A message from President Daniels

Ronald J. Daniels, president

Image caption: Ronald J. Daniels
President

Most of us are drawn back to the places that shaped us and set us down our current course.

This past fall, I spoke at an event for a group of people who had at one time called Baltimore home. As I said that morning, for them and many others, returning here can be both rewarding and challenging.

Like many American cities, Baltimore is a place of great despair and equally great promise, burdened by the weight of inequity but brimming with hope and potentiality. Yet the concentrated nature of the disparities here is particularly arresting.

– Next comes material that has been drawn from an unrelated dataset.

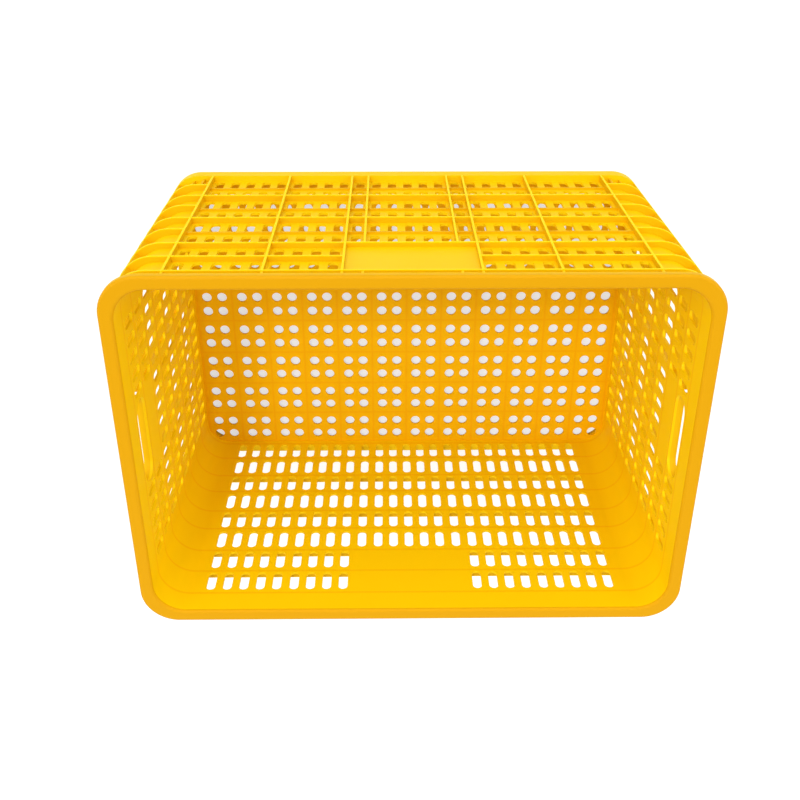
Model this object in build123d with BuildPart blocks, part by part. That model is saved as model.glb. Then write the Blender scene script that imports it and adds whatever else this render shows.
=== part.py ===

And a returning native can't help but confront it, as Frederick Douglass—the renowned orator and reformer who spent his youth in slavery in Baltimore—discovered when he returned to his former home to speak nearly six decades after his escape north. Although he did not shy away from addressing the realities of his youth, he also spoke movingly about the possibility of change in the face of profound inequity.

Such change, he contended, would require what he termed "close, active work."

I am not a native Baltimorean, but over the past 10 years I have come to call Baltimore home and to appreciate Douglass' assertion that the paradoxes of this city are not a cause for paralysis but a call to action.

Of course, the question is how. The answer, I believe, lies in the close and active work that we all can undertake.

Indeed, this spirit of steady, intentional impact animates so many of our collaborations across the city.

We see it in our partnership with Baltimore City Public Schools, which supports innovative programming like P-TECH at Paul Laurence Dunbar High School, where students take college-level classes in addition to their high school course load as they prepare for employment opportunities at places such as Johns Hopkins. It is the driving force behind Vision for Baltimore, a program that unites Hopkins researchers, the Baltimore City Health Department, national and local nonprofits, and Hopkins alumni–founded eyewear company Warby Parker to get eyeglasses into the hands of every elementary school student who needs them—by the end of this year. And it has spurred HopkinsLocal and BLocal, our economic inclusion programs that intentionally redirected spending to hire, buy, and invest locally, with nearly 500 new employees hired and more than $86 million invested in Baltimore so far.

Partnerships and efforts like these are occurring across Baltimore. Indeed, actions like these are as endemic to this city as are its challenges. And Johns Hopkins remains committed to delivering on the promise of our city and to bending its trajectory—and that of our neighbors and neighborhoods—toward a stronger future.